Penso dunque, che se si entra in mal umore col Re di Sardegna, resterò indebolito di 5,000 uomini di più, che io sono obbligato di mettere in guarnigione nelle piazze, che io ho ne’ suoi Stati, di 5 a 6,000 uomini che mi bisognerà lasciare per proteggere il Milanese, e per ogni evento la cittadella di Milano, il castello di Pavia, e la piazza di Pizzighettone. A questo modo dunque voi perdete, non ratificando il trattato col Re di Sardegna,
1. Diecimila uomini di ottime truppe ch’egli ci fornirebbe.

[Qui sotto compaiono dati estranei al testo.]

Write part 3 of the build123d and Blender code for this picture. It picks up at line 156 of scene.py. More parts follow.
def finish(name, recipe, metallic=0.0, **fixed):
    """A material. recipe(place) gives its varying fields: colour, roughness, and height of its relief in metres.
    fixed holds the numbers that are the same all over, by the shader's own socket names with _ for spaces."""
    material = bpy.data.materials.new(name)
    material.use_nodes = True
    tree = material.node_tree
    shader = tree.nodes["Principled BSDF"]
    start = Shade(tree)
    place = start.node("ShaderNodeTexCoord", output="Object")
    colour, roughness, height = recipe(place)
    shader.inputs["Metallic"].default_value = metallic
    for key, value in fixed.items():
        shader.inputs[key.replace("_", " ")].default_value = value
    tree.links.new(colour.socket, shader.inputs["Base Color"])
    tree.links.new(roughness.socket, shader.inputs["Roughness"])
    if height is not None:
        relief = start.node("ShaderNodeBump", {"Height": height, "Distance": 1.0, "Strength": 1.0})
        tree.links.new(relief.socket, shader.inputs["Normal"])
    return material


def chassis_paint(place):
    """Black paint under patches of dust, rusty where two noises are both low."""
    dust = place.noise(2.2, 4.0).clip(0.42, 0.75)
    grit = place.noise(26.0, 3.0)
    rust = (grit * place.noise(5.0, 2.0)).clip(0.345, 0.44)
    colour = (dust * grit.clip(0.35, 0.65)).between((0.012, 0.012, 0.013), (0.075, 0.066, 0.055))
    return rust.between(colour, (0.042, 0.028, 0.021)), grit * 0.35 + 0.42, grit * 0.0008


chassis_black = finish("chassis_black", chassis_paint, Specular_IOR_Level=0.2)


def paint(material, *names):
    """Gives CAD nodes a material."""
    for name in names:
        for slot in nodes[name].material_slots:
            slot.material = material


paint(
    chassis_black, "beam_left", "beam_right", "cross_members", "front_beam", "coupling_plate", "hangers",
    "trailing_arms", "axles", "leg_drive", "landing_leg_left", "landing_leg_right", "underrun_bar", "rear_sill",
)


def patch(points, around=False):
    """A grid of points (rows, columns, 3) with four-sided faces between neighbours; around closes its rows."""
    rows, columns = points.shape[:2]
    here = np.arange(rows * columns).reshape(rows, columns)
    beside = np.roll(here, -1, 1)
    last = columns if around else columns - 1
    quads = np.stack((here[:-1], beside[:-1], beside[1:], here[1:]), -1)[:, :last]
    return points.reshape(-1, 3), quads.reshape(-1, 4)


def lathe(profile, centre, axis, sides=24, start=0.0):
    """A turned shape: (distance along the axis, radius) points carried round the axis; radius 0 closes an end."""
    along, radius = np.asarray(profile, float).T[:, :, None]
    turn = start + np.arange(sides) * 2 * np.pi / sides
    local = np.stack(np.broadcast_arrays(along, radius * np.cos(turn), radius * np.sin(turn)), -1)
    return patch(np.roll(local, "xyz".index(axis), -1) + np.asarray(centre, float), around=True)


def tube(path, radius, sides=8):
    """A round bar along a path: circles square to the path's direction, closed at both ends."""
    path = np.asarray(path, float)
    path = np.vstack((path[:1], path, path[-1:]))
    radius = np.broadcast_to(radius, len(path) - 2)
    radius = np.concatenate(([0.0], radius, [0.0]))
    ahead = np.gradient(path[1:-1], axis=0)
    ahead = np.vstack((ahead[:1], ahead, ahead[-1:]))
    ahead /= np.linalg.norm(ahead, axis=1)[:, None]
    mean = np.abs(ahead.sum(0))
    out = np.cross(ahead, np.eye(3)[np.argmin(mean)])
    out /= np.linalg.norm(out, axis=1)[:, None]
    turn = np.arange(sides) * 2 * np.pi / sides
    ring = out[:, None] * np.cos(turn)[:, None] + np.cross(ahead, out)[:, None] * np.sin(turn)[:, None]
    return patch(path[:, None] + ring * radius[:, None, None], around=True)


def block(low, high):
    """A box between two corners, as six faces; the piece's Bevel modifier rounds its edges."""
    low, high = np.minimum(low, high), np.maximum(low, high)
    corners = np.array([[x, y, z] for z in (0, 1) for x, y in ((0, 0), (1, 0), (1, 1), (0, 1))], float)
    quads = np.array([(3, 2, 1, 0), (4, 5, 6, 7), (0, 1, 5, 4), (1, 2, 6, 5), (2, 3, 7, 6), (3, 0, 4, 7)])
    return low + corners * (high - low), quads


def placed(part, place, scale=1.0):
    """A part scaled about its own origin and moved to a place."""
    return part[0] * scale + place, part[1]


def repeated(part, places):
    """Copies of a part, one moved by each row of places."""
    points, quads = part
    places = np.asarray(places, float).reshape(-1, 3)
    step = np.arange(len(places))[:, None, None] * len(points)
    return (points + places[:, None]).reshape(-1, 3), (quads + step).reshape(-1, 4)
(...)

2. Diecimila uomini delle nostre truppe, che si è obbligati di lasciare alle nostre spalle, ed oltre a ciò avremo grandissime inquietudini in caso di disfatta, o di disgraziato avvenimento.

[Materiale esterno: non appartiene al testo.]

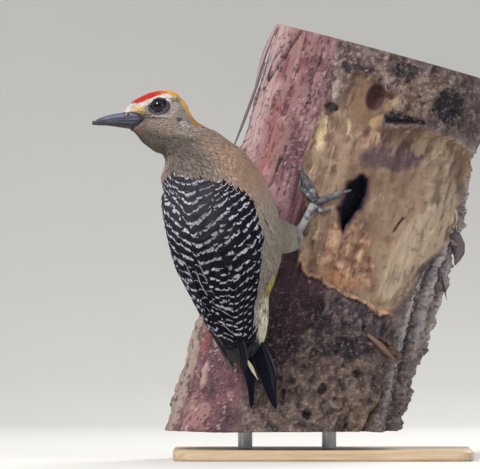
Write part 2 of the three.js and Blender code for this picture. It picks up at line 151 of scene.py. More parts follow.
AXIS = unit((-0.195, -0.351, 0.916))
BACK = np.array((-0.509, -0.762, -0.4))
BACK = unit(BACK - AXIS * dot(BACK, AXIS))
RIGHT = np.cross(AXIS, BACK)
HEAD_DIP, HEAD_TURN = math.radians(6), math.radians(8)


def triples(values, name):
    """Three numbers for each item in one of a mesh's lists."""
    found = np.empty(len(values) * 3, np.float32)
    values.foreach_get(name, found)
    return found.reshape(-1, 3).astype(float)


def places(mesh):
    return triples(mesh.vertices, "co")


def ways_out(mesh):
    return triples(mesh.vertex_normals, "vector")


def node_points(*names):
    return np.concatenate([places(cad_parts[n].data) for n in names])


def middle_of(name):
    low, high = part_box(name)
    return np.array((low + high) / 2)


TAIL_END = (node_points("tail_left", "tail_right") @ AXIS).min()
EYES = (middle_of("eye_left") + middle_of("eye_right")) / 2
LEVEL = math.cos(HEAD_DIP)
FORWARD = np.array((-LEVEL * math.cos(HEAD_TURN), LEVEL * math.sin(HEAD_TURN), -math.sin(HEAD_DIP)))
HEAD_LEFT = unit(middle_of("eye_left") - middle_of("eye_right"))
HEAD_UP = unit(np.cross(FORWARD, HEAD_LEFT))
HEAD_LEFT = np.cross(HEAD_UP, FORWARD)


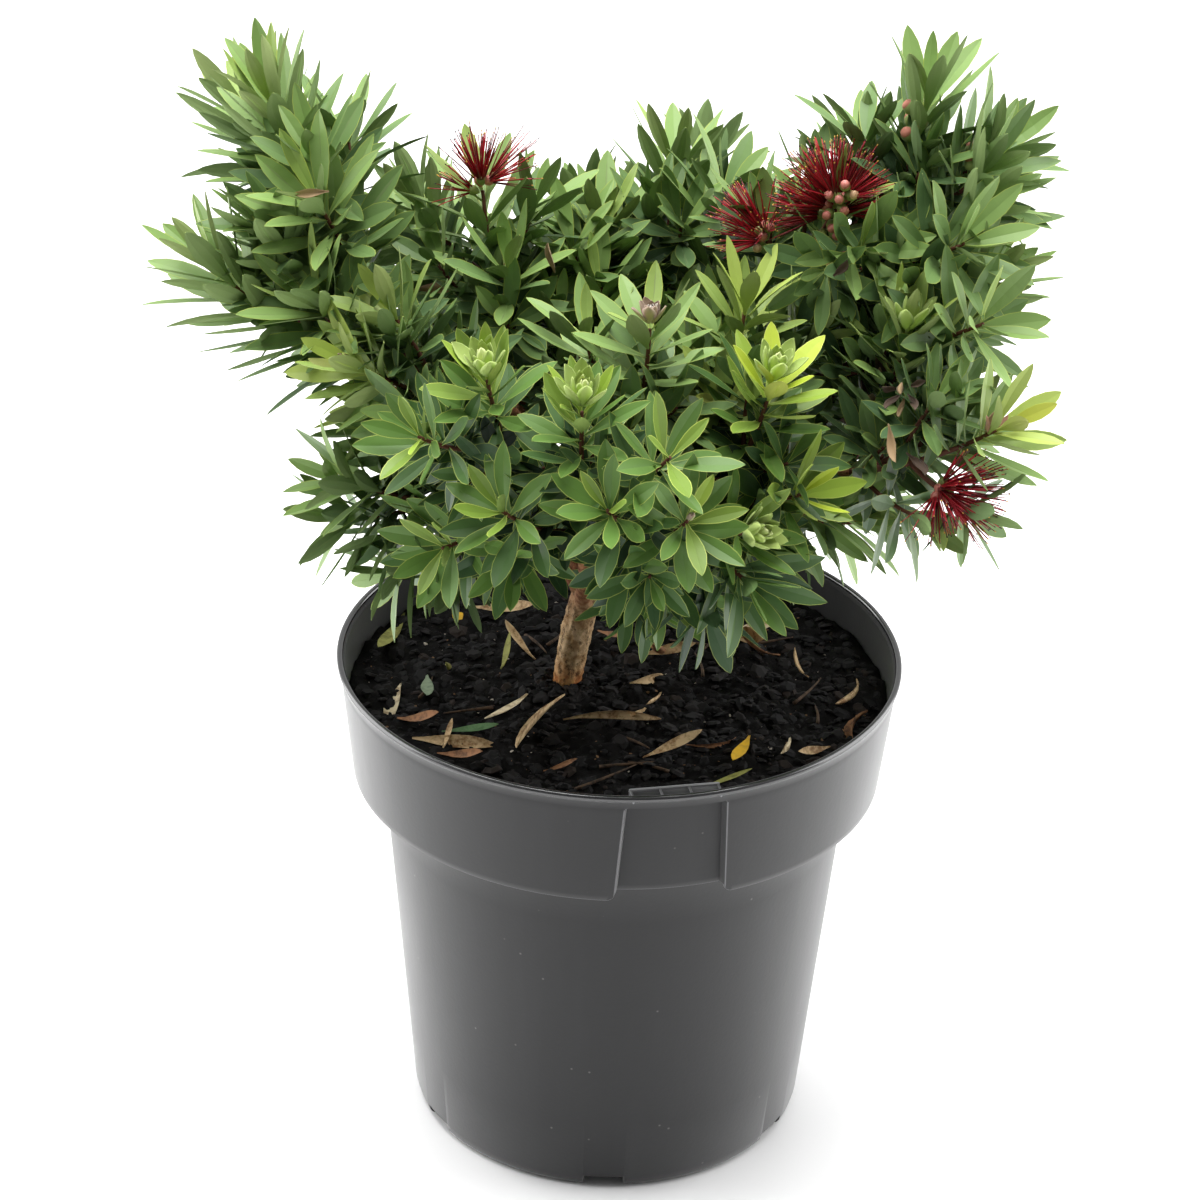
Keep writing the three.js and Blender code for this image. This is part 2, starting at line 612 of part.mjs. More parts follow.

Qual inconveniente vi è dunque a lasciar sussistere una cosa di già fatta? E’ forse lo scrupolo di essere alleato di un Re? Ma noi lo siamo adesso del Re di Spagna, e forse lo sarem pure del Re di Prussia. È forse il desiderio di mettere in rivolta il Piemonte, e d’incorporarlo alla Cisalpina? Ma il mezzo di giungervi senza urto, senza mancare al trattato, senza mancare neppure alla decenza è di mescolare alle nostre truppe, e di legare ai nostri successi un corpo di 10,000 Piemontesi, i quali son per necessità il fior della nazione: sei mesi dopo il Re di Piemonte si troverà detronizzato. Ecco un gigante che abbraccia un pigmeo, lo stringe tra le sue braccia, e lo soffoca senza che possa esser accusato di delitto. Ecco il risultato dell’estrema difficoltà della loro organizzazione: se ciò neppur si comprende, io non so nè anche che farvi; e se alla politica saggia e vera che conviene ad una grande nazione, che deve compiere grandi destini, che ha dinanzi nemici potentissimi, si sostituiscono le vedute faziose di un Club, non si farà nulla di buono.

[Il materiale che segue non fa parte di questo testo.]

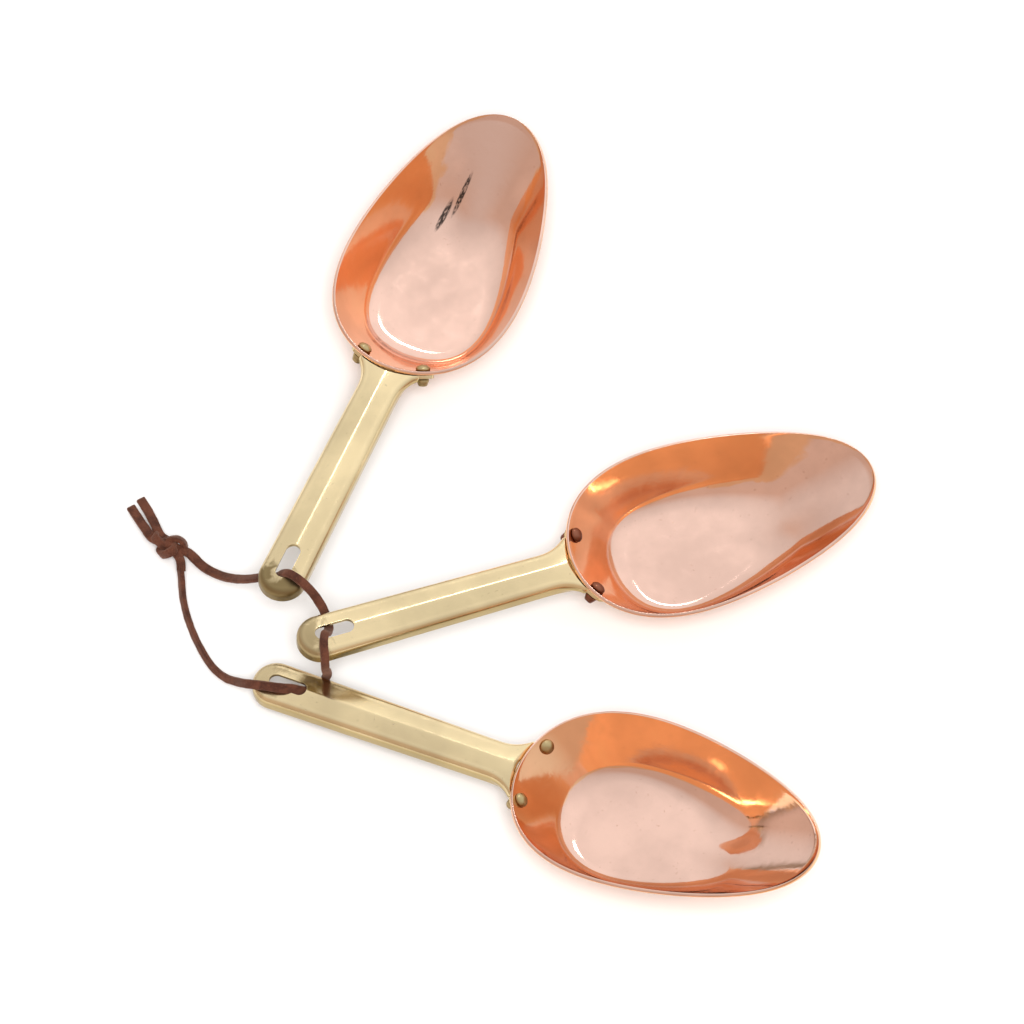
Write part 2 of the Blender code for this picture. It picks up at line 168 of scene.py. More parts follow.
def new_object(name: str, bm: bmesh.types.BMesh) -> bpy.types.Object:
    """Makes a smooth-shaded object from a mesh and frees the mesh.

    Args:
        name: The object's name.
        bm: The mesh.

    Returns:
        The object, linked to the scene.
    """
    mesh = bpy.data.meshes.new(name)
    bm.to_mesh(mesh)
    bm.free()
    obj = bpy.data.objects.new(name, mesh)
    bpy.context.scene.collection.objects.link(obj)
    mesh.shade_smooth()
    return obj


def bake(obj: bpy.types.Object) -> None:
    """Applies an object's modifiers, and shades it smooth but for its crisp edges.

    Args:
        obj: The object.
    """
    graph = bpy.context.evaluated_depsgraph_get()
    mesh = bpy.data.meshes.new_from_object(obj.evaluated_get(graph))
    obj.modifiers.clear()
    old, obj.data = obj.data, mesh
    bpy.data.meshes.remove(old)
    mesh.name = obj.name
    mesh.shade_smooth()
    mesh.set_sharp_from_angle(angle=CRISP_ANGLE)


def thicken(obj: bpy.types.Object, wall: float, offset: float, even: bool) -> None:
    """Gives a skin its wall, with a modifier.

    Args:
        obj: The skin.
        wall: How thick it becomes.
        offset: -1 to grow off the back of the skin, and 1 off its front.
        even: Whether the wall keeps its thickness round corners.
    """
    modifier = obj.modifiers.new("wall", "SOLIDIFY")
    modifier.thickness = wall
    modifier.offset = offset
    modifier.use_even_offset = even


def round_edges(obj: bpy.types.Object, width: float) -> None:
    """Rounds an object's sharp edges, with a modifier.

    Args:
        obj: The object.
        width: How wide the rounding is.
    """
    modifier = obj.modifiers.new("edges", "BEVEL")
    modifier.width = width
    modifier.segments = 3
    modifier.limit_method = "ANGLE"
    modifier.angle_limit = ROUNDED_ANGLE


def combine(obj: bpy.types.Object, operation: Operation, other: bpy.types.Object) -> None:
    """Joins or cuts an object with another, which is then removed.

    Args:
        obj: The object that is changed.
        operation: Whether it is joined or cut.
        other: The object that is used up.
    """
    modifier = obj.modifiers.new(operation.name.lower(), "BOOLEAN")
    modifier.operation = operation.value
    modifier.solver = "MANIFOLD"
    modifier.object = other
    bake(obj)
    bpy.data.objects.remove(other, do_unlink=True)


# ---------------------------------------------------------------- finishes


class Graph:
    """The node tree of one material, with a short way to add and join nodes."""

    def __init__(self, name: str) -> None:
        """Starts a material that holds only its shader and its output.

        Args:
            name: The material's name.
        """
        self.material = bpy.data.materials.new(name)
        self.material.use_nodes = True
        self.tree = self.material.node_tree
        self.shader = self.tree.nodes["Principled BSDF"]

    def add(self, kind: str, inputs: dict[Any, Any] | None = None, **settings: Any) -> Any:
        """Adds a node.

        Args:
            kind: The node's type.
            inputs: Its sockets' values, or the sockets that feed them.
            settings: Its own properties.

        Returns:
            The node.
        """
        node = self.tree.nodes.new(kind)
        for key, value in settings.items():
            setattr(node, key, value)
        for key, value in (inputs or {}).items():
            self.feed(node.inputs[key], value)
        return node

    def feed(self, socket: Any, value: Any) -> None:
        """Links a socket to another, or sets its value.

        Args:
            socket: The socket that is fed.
            value: The other socket, or the value.
        """
        if isinstance(value, bpy.types.NodeSocket):
            self.tree.links.new(value, socket)
        else:
            socket.default_value = value

    def finish(self, **inputs: Any) -> bpy.types.Material:
        """Feeds the shader.

        Args:
            inputs: Values or sockets for its own sockets, named with _ for a space.

        Returns:
            The material.
        """
        for key, value in inputs.items():
            self.feed(self.shader.inputs[key.replace("_", " ")], value)
        return self.material

    def mix(self, share: Any, first: Any, second: Any) -> Any:
        """Mixes two colours.

        Args:
            share: How much of the second there is.
            first: The first colour.
            second: The second colour.

        Returns:
            The mix's colour socket.
        """
        node = self.add("ShaderNodeMix", data_type="RGBA")
        for index, value in ((0, share), (6, first), (7, second)):
            self.feed(node.inputs[index], value)
        return node.outputs[2]

    def ramp(
        self, value: Any, low: float, high: float, start: float = 0.0, end: float = 1.0
    ) -> Any:
        """Steps a value smoothly.

        Args:
            value: The value.
            low: Where the step starts.
            high: Where it ends.
            start: What comes out up to low.
            end: What comes out from high.

        Returns:
            The step's socket.
        """
        node = self.add(
            "ShaderNodeMapRange",
            {"Value": value, "From Min": low, "From Max": high, "To Min": start, "To Max": end},
            interpolation_type="SMOOTHSTEP",
        )
        return node.outputs["Result"]

    def math(self, operation: str, first: Any, second: Any = 0.0) -> Any:
        """The socket of a sum, product or other operation."""
        node = self.add("ShaderNodeMath", {0: first, 1: second}, operation=operation)
        return node.outputs["Value"]

    def noise(
        self, coords: Any, scale: float, detail: float = 3.0, distortion: float = 0.0
    ) -> Any:
        """Adds a noise pattern.

        Args:
            coords: The coordinates that it is laid out on.
            scale: How fine it is.
            detail: How many finer layers it has.
            distortion: How much it swirls.

        Returns:
            The pattern's socket.
        """
        node = self.add(
            "ShaderNodeTexNoise",
            {"Vector": coords, "Scale": scale, "Detail": detail, "Distortion": distortion},
        )
        return node.outputs["Fac"]


@dataclass(frozen=True)
class Mark:
    """A dark scuff in the metal, as an ellipse in the scoop's plan, turned from its length."""

    x: float
    y: float
    length: float
    width: float
    turn: float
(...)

Si lasci di esagerarci l’influenza de’ pretesi patriotti cisalpini e genovesi, e convinciamoci che ritirando con un colpo di fischio la nostra influenza morale, e militare, tutti questi pretesi patriotti sarebbero scannati dal popolo. Gli abitanti di questi paesi s’illuminano tutti i giorni, e s’illumineranno sempre di più; ma vi bisogna tempo, ed un lungo tempo. Io non concepisco, quando per una buona politica ci eravamo condotti in modo che questo tempo è sempre in nostro favore, quando tirando tutto il possibile partito dal momento attuale, noi non facciam che accelerare il camino del tempo, assicurando, e purificando lo spirito pubblico, non concepisco, io dico, in che modo si possa esitare. Allorchè si lasciano 10,000,000 di uomini alle spalle, di un popolo nel fondo nemico de’ Francesi per pregiudizj, per abitudine de’ secoli, e per carattere, allora si deve tutto trascurare. Mi sembra che si vegga molto male l’Italia, e molto male si conosca. In quanto a me io ho posto sempre tutte le mie cure a fare andar le cose secondo gl’interessi della Repubblica: se non son creduto, non ho che farci. Tutti i grandi avvenimenti non si legano che ad un capello. L’uomo abile profitta di tutto, non trascura nulla di ciò, che può procurargli qualche favore di più. L’uomo meno abile, qualche volta trascurandone un solo, fa perder tutto.
Aspetto il Generale Meerweldt. Io trarrò tutto il partito di cui sono capace dagli avvenimenti recentemente accaduti in Francia, dalle disposizioni formidabili nelle quali si trova la nostra armata, e vi farò conoscere la vera posizione delle cose, affinchè il governo possa decidere, e prendere il partito, che giudicherà a proposito. Non bisogna disprezzar gli Austriaci come si fa sembianza di farlo; essi hanno reclutato le loro armate, e le hanno organizzate meglio che mai. Ho date le disposizioni per incorporare alla Repubblica cisalpina il Bresciano e il Mantovano. Mi occuperò ancora ad organizzare la Repubblica di Venezia. Farò riordinare tutto in modo, che la Repubblica in apparenza non s’immischi di nulla.